(Image credit: Robinraj Premchand.)
Cyber liability is one of the few new lines of business in the insurance industry in the last decade. Adoption is growing at double-digit rates—an attractive offering for insurers looking to expand their books and client base. Cyber liability also presents new challenges to insurers: it’s a departure from traditional underwriting and product development. The market is growing faster than other commercial lines nevertheless, and new analytics and modeling technologies can help compensate for lack of history and experience.
Cyber Coverage: Rapid Evolution
Cyber liability insurance covers risks that relate to information technology and internet-connected systems. The cyber liability market is challenging to size as it is so new. However, AON reports that 170 U.S. carriers actively wrote cyber liability as of 2017 and that the market saw a 37 percent increase in direct written premium between 2016 and 2017.
Initial cyber liability policies were narrow in scope. Insurers since have lifted initial limits and lessened exclusions to allow broader risk coverage as they sought ways to differentiate their product offerings. Many policies now go beyond simple payout in the event of a breach; they can include coverage for resulting injury or physical damage from hacking or malware as well as for other secondary or tertiary losses.

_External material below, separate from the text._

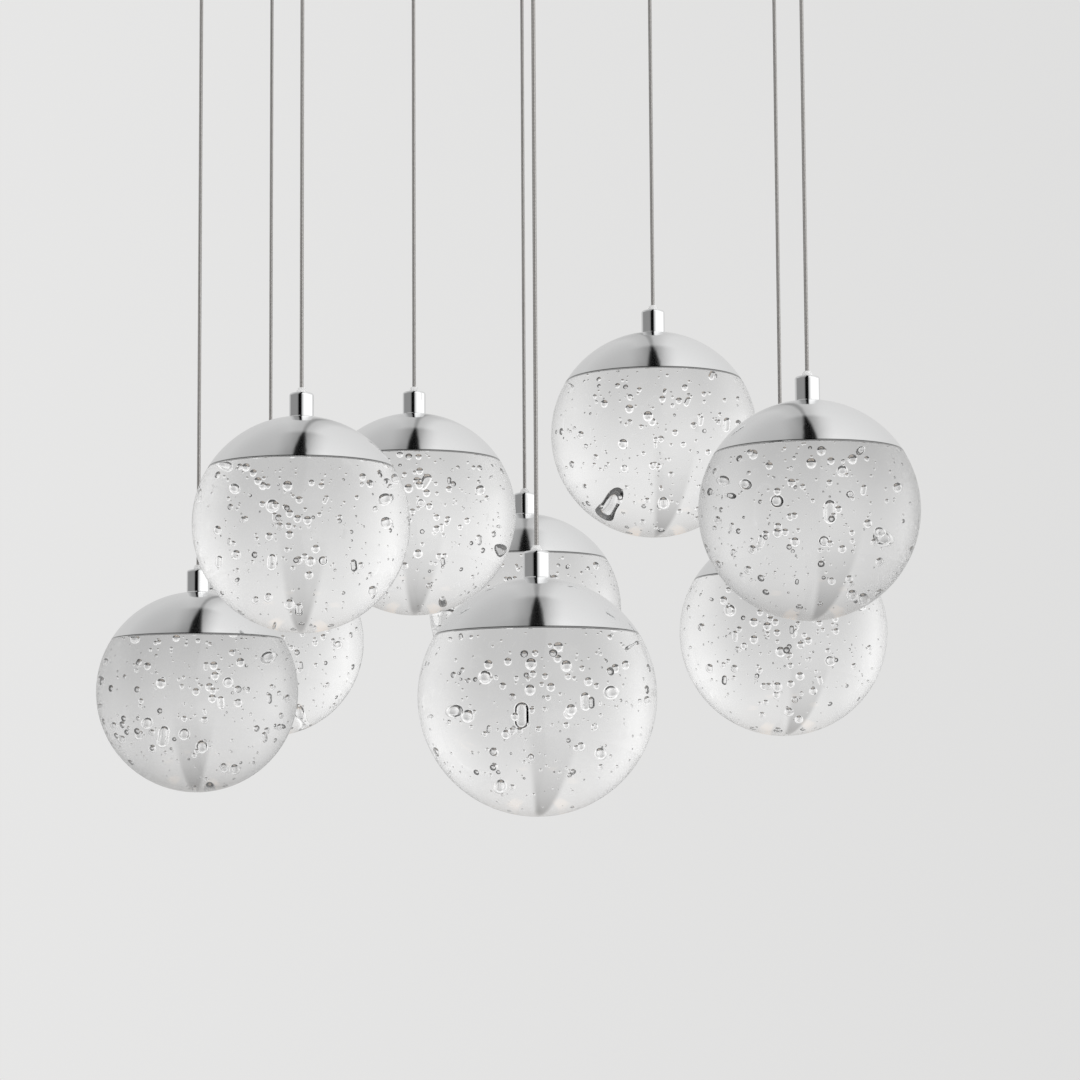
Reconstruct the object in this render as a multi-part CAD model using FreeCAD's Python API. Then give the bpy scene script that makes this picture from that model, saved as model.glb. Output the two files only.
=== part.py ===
"""Cluster pendant: nine solid glass balls under chrome dome caps, each on its own cord
from one round ceiling canopy. Millimetres, +Z up. The origin is the middle of the
canopy on the ceiling, so everything hangs at negative Z."""
import FreeCAD, Part
import math
import os
import random

UP = FreeCAD.Vector(0, 0, 1)

# ---- Driving dimensions ----

# Glass ball and its dome cap
ball_d = 100.0
rim_up = 25.5            # the cap's rim plane above the ball's centre
shadow_gap = 0.35        # between the cap's rim and the glass shoulder
cap_t = 1.2
neck_h = 6.0             # the glass neck that stands up inside the cap
neck_gap = 2.0           # from the neck's top edge to the inside of the cap
glass_arris = 0.4        # the bevel on the ground edges of the glass

# Bubbles in the glass, as closed voids, each ball with a scatter of its own
bubble_count = 120       # in each ball
bubble_d_least = 1.1
bubble_d_most = 3.4
bubble_small_bias = 1.1  # above 1, small ones are commoner than large ones
bubble_middle_bias = 1.9  # below 3, they crowd towards the ball's middle
bubble_skin = 2.6        # the least glass between a bubble and the ball's outside
bubble_wall = 0.35       # the least glass between two bubbles
bubble_long_every = 15   # one in so many is drawn out into a short slanting tube
bubble_long = 0.8        # the tube's straight part, in its diameters
bubble_lean_deg = 35.0   # the most that it slants

# Collar on top of the cap, and the clear bush that guides the cord into it
collar_d = 11.3
collar_h = 11.8
collar_round = 1.2
collar_crown = 0.5       # how far the collar's top slopes down towards its round
collar_relief = 0.3      # the bevel at the collar's foot, a fine dark line on the cap
nipple_d = 9.8
nipple_h = 10.0
bush_d = 4.7
bush_tip_d = 3.0
bush_out = 2.0           # how far the bush stands out of the collar
bush_shoulder = 0.5      # the straight part of it above the collar
bush_in = 6.0
socket_h = 7.0           # the cord's socket below the bush
wire_hole_d = 1.2

# Light engine inside the cap: finned aluminium carrier and its round LED board
boss_wall = 3.1
plate_t = 4.2
board_d = 44.0
board_t = 1.6
board_pocket = 2.4
board_play = 0.8         # all round the board in its pocket
fin_count = 16
fin_t = 1.4
fin_gap = 1.6            # between the fins' crowns and the inside of the cap
fin_inset = 1.0          # from the fins' ends to the edge of the plate
led_size = 3.0
led_h = 0.5
led_count = 6
led_ring_d = 26.0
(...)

The Role of IT in Product Development
Cyber risk is a highly technical area that requires specialized subject matter expertise. Expertise-driven insurance is nothing new; technology has always influenced risk evolution to some extent. Recent examples include telematics to incentivize better driving behavior or IoT sensors to reduce manufacturing risk. Yet cyber risk is one of the first lines of business in which information technology is itself the core risk being covered.
Organizations are turning to internal IT infrastructure and security management experts to define the cyber liability risks a policy covers and to build metrics to evaluate policyholder risk level. Carriers have asked CIOs and CISOs to direct their internal IT expertise externally for the first time. CIOs and CISOs find themselves on the insurance product definition side of operations; some have stepped into new roles as line of business leads.
Challenges in Underwriting Cyber Risk
The danger for insurers is that new insurance products don’t have the same history of claims experience—especially against a risk that is also emergent. Models for rating and underwriting new business cannot rely on past losses to estimate future losses. Assessing risks without fostering undue burden on applicants is an additional challenge. Insurers have relied on questionnaires that cover security practices and solutions in place to compensate for lack of substantive loss histories.
The proper underwriting of cyber risk is a critical issue for insurers as they see strong growth in new lines of business and deal with many unknowns. How can the industry continue to invest in this growing line of business while also ensuring that growth is profitable?
Offsetting Lack of Loss History via AI
Artificial intelligence technology is also emerging and evolving at the same time as the cyber liability line of business. AI vendors are hoping to step in and alleviate the need for extensive claims loss history and lengthy underwriting forms. A new marketplace of vendors who offer cyber liability risk assessment solutions has sprung up in response: cyber liability risk assessment solutions are relatively non-intrusive, do not burden insurer and insured, and may still provide a way to score and predict risk.
AI has its limits, however: models need a critical mass of data for training, and fully understanding risk requires human intelligence. These models will help underwriters feel more confident in their ability to assess cyber liability risk. The combination of human evaluation with an AI/model-driven assessment is better than either one alone, especially when the line of business is new.
The industry won’t know for sure that these predictions and assessments were correct until some time has passed, and losses have been evaluated. Moreover, like all models, these will require refinement over time as more data becomes available.